**Given task**
Set down exactly the lines from the one with "for face in" to the one with "marks for on", both included, and no line outside that range.
* * * * * * *
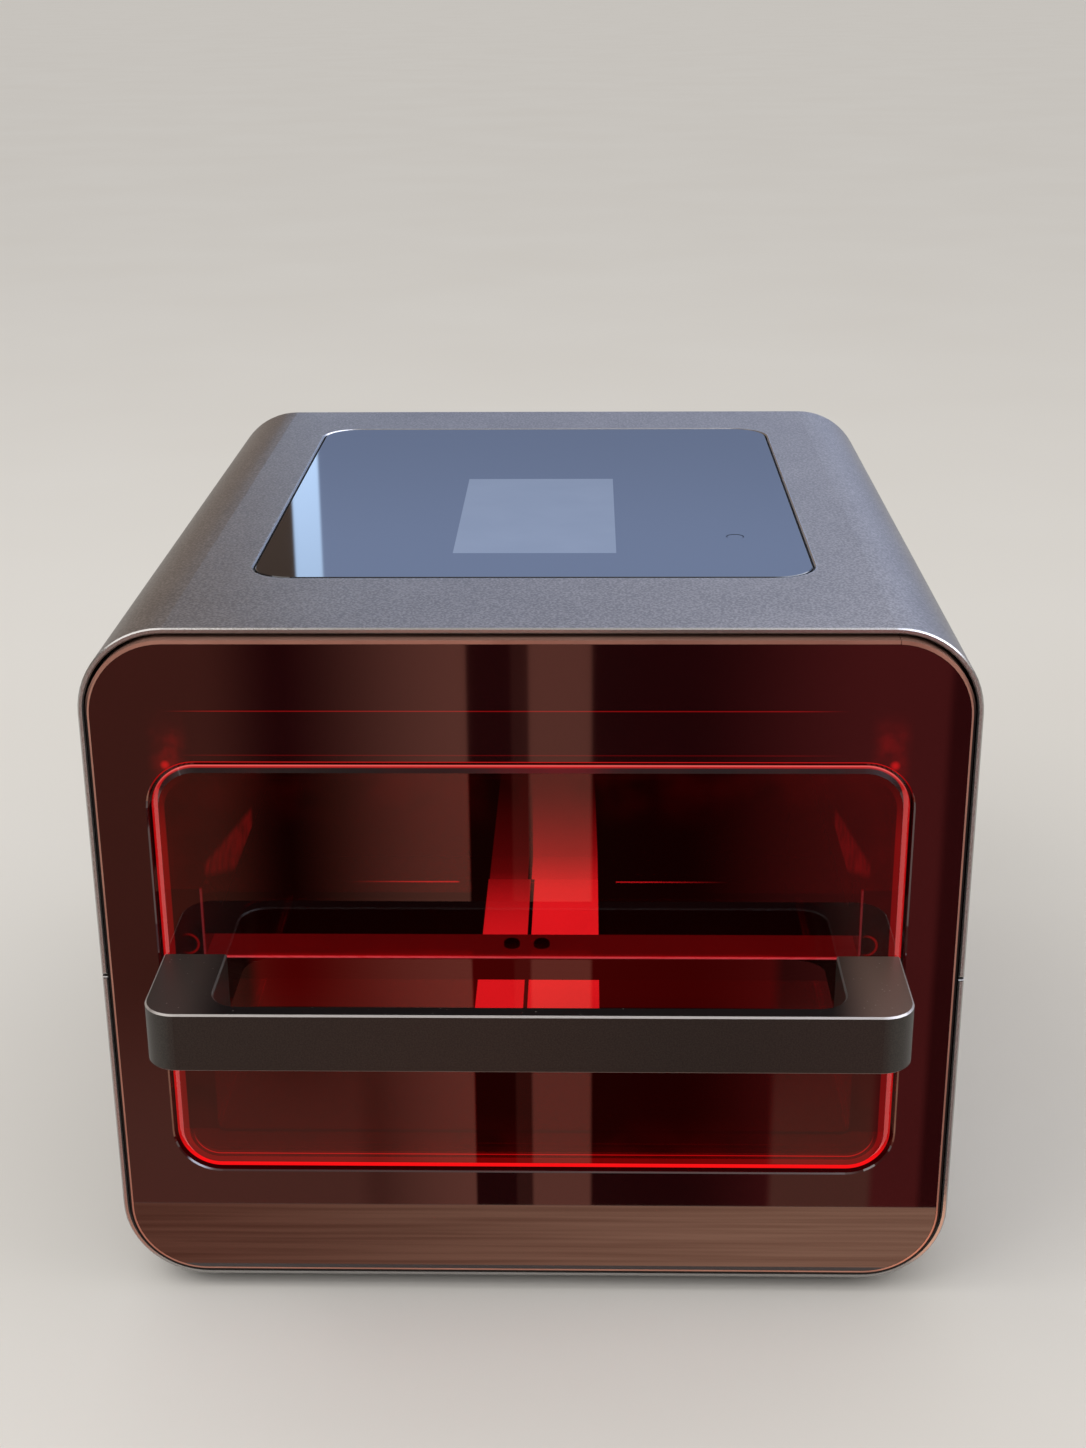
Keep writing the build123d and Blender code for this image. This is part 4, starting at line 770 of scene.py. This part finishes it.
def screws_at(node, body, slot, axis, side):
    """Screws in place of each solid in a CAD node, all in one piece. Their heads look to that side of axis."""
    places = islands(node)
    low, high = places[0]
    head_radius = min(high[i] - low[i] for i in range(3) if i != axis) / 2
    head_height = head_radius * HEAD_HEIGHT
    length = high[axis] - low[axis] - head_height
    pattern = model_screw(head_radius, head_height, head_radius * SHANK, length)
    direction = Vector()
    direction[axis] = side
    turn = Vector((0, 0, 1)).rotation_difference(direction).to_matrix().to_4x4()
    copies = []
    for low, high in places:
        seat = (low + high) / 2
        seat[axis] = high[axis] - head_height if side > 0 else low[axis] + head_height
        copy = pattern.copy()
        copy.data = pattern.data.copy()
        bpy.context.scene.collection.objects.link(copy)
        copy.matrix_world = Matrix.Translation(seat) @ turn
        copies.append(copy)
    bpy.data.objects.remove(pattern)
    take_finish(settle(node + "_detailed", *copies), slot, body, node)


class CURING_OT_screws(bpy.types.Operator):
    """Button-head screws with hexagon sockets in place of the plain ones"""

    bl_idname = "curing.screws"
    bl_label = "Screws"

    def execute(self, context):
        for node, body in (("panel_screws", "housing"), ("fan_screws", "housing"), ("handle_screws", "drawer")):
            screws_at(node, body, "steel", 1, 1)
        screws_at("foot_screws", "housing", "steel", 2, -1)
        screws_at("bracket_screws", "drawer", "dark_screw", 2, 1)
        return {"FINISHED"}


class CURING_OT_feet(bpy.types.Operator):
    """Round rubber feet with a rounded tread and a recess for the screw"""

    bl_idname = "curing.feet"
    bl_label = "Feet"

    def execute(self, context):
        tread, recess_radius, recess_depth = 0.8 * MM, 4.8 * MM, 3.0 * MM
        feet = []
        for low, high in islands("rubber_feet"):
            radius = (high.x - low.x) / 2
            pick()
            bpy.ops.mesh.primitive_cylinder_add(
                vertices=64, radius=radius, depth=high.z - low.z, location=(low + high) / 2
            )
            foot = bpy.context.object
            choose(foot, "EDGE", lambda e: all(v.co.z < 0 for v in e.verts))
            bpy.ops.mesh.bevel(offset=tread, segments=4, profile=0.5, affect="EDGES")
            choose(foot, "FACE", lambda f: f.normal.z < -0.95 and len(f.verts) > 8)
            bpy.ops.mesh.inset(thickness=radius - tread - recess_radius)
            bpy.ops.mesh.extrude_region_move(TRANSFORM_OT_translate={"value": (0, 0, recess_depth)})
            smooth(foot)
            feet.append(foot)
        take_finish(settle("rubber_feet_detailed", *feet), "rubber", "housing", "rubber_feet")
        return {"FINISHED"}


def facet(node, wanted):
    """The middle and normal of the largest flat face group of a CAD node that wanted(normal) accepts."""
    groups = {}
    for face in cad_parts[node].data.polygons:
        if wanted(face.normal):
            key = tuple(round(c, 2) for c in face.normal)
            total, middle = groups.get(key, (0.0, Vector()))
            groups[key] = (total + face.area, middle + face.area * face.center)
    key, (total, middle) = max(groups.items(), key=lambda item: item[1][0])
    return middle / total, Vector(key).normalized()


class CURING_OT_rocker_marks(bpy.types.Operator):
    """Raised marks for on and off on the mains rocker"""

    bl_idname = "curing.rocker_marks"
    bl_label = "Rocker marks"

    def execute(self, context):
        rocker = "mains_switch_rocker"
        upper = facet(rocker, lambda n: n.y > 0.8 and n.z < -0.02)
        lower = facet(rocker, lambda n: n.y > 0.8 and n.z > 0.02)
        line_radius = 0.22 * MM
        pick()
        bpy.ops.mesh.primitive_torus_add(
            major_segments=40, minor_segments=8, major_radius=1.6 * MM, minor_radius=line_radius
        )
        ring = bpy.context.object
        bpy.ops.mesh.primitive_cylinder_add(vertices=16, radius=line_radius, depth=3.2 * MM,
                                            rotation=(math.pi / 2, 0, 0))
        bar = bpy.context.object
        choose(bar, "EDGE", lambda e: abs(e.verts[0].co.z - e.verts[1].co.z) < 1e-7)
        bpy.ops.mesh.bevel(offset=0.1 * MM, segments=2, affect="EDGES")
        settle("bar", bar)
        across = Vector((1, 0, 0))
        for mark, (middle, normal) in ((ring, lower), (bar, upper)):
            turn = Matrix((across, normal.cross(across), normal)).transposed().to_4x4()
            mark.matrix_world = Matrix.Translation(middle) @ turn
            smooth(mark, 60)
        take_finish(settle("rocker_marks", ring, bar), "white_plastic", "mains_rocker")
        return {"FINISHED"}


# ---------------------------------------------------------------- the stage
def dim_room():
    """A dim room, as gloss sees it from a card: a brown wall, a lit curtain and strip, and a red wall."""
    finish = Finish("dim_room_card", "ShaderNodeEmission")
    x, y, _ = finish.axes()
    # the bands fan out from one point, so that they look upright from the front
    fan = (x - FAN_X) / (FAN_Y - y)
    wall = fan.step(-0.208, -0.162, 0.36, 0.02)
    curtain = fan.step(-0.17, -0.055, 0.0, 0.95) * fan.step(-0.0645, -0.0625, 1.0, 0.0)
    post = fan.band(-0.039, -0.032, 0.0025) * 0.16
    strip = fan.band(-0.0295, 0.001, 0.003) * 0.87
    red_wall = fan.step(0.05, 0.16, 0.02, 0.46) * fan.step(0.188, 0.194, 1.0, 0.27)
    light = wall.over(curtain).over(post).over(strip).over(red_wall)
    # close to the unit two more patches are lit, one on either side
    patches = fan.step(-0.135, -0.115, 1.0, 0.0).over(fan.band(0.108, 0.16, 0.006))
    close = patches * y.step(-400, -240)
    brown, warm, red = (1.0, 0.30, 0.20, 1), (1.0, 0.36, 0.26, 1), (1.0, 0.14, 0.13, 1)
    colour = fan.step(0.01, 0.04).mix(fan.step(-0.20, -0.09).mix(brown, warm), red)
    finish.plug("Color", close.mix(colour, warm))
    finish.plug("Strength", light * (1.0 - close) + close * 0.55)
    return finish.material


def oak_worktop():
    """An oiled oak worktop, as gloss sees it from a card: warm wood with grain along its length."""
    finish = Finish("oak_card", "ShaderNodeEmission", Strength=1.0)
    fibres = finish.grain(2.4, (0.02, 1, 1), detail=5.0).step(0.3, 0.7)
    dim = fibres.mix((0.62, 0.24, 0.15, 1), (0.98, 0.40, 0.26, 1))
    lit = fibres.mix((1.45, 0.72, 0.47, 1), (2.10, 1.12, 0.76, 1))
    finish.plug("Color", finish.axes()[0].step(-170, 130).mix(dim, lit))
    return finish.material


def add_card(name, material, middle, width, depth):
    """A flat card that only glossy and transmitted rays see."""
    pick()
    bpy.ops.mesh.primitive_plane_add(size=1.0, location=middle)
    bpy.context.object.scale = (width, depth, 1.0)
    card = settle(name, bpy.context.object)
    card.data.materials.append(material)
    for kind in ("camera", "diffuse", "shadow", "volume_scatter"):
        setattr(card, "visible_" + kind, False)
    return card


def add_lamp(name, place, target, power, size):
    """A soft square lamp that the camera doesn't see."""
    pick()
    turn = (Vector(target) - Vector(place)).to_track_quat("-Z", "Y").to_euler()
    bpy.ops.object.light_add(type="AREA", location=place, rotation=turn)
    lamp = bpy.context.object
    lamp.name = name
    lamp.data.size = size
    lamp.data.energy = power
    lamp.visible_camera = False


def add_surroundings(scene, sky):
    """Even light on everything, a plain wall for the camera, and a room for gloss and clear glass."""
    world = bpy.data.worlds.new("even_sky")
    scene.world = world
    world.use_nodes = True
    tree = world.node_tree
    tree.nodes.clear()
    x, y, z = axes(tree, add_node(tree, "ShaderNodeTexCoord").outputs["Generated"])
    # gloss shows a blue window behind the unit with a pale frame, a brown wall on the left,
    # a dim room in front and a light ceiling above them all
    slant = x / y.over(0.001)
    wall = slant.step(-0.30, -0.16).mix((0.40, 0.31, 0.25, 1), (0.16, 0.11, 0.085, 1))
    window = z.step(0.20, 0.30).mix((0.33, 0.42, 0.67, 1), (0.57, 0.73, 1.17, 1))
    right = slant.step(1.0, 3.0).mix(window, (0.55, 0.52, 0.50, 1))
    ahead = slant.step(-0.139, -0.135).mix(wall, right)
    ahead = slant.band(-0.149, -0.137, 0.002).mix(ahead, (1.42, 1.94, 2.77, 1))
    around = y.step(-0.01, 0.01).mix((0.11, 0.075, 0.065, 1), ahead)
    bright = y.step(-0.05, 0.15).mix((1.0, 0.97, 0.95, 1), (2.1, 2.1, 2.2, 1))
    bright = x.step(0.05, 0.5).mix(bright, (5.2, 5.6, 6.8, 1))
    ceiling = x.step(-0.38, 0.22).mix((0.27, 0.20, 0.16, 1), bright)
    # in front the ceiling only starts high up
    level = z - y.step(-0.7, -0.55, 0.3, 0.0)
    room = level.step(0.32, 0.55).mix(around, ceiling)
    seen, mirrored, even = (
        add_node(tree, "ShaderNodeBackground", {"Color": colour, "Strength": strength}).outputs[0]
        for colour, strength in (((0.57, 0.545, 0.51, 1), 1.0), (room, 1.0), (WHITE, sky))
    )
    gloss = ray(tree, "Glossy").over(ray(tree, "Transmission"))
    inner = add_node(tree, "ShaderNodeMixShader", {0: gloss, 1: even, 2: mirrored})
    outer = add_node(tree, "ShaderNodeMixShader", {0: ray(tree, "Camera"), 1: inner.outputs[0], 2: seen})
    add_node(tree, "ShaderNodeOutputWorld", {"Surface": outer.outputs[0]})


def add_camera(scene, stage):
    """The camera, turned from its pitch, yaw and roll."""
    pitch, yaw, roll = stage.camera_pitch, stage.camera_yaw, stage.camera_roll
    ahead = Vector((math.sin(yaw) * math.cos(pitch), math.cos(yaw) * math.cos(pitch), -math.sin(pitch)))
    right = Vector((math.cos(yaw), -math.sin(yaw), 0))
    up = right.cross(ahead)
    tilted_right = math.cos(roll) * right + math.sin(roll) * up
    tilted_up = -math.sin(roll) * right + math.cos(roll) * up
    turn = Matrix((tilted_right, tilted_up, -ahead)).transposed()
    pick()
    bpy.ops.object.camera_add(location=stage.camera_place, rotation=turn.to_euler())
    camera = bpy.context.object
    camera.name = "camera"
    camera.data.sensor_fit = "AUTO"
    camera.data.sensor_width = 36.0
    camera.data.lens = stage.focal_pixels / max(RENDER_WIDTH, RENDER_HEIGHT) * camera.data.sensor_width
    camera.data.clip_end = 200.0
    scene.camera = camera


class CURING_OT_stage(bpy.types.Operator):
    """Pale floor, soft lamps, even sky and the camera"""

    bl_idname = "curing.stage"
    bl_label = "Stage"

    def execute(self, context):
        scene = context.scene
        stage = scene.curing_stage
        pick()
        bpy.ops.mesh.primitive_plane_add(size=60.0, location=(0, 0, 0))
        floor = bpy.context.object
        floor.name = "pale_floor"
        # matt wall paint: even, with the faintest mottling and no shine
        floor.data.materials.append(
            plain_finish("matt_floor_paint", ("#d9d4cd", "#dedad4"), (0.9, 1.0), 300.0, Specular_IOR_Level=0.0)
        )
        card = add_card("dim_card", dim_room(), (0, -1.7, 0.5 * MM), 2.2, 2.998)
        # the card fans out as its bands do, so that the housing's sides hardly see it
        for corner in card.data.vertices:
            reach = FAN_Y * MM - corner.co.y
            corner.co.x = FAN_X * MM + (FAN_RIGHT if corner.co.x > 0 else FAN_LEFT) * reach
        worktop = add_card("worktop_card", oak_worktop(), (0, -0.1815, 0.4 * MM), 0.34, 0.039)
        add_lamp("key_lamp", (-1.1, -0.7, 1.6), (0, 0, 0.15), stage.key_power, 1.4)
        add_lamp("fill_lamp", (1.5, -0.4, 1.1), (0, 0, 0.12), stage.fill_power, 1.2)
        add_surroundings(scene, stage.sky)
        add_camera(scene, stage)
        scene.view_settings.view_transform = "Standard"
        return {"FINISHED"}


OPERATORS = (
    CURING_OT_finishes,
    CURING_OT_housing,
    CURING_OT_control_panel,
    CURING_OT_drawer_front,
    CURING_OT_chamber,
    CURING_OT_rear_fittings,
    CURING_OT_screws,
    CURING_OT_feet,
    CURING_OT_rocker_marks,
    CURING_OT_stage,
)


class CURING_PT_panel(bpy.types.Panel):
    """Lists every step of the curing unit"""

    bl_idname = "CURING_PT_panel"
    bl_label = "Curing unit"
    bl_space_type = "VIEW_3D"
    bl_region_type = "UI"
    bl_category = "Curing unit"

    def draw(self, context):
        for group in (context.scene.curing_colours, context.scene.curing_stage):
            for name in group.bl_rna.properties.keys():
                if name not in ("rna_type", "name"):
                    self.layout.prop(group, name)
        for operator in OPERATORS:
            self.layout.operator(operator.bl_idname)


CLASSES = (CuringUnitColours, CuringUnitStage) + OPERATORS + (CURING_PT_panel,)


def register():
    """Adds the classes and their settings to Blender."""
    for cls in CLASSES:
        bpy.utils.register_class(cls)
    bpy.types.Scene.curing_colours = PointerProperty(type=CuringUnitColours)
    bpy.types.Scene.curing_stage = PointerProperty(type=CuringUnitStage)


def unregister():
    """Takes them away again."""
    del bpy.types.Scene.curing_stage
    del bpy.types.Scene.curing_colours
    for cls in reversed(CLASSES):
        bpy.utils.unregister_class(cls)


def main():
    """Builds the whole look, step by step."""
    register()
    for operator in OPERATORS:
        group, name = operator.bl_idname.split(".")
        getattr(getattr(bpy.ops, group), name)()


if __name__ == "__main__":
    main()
* * * * * * *
**Result for this task**
    for face in cad_parts[node].data.polygons:
        if wanted(face.normal):
            key = tuple(round(c, 2) for c in face.normal)
            total, middle = groups.get(key, (0.0, Vector()))
            groups[key] = (total + face.area, middle + face.area * face.center)
    key, (total, middle) = max(groups.items(), key=lambda item: item[1][0])
    return middle / total, Vector(key).normalized()


class CURING_OT_rocker_marks(bpy.types.Operator):
    """Raised marks for on and off on the mains rocker"""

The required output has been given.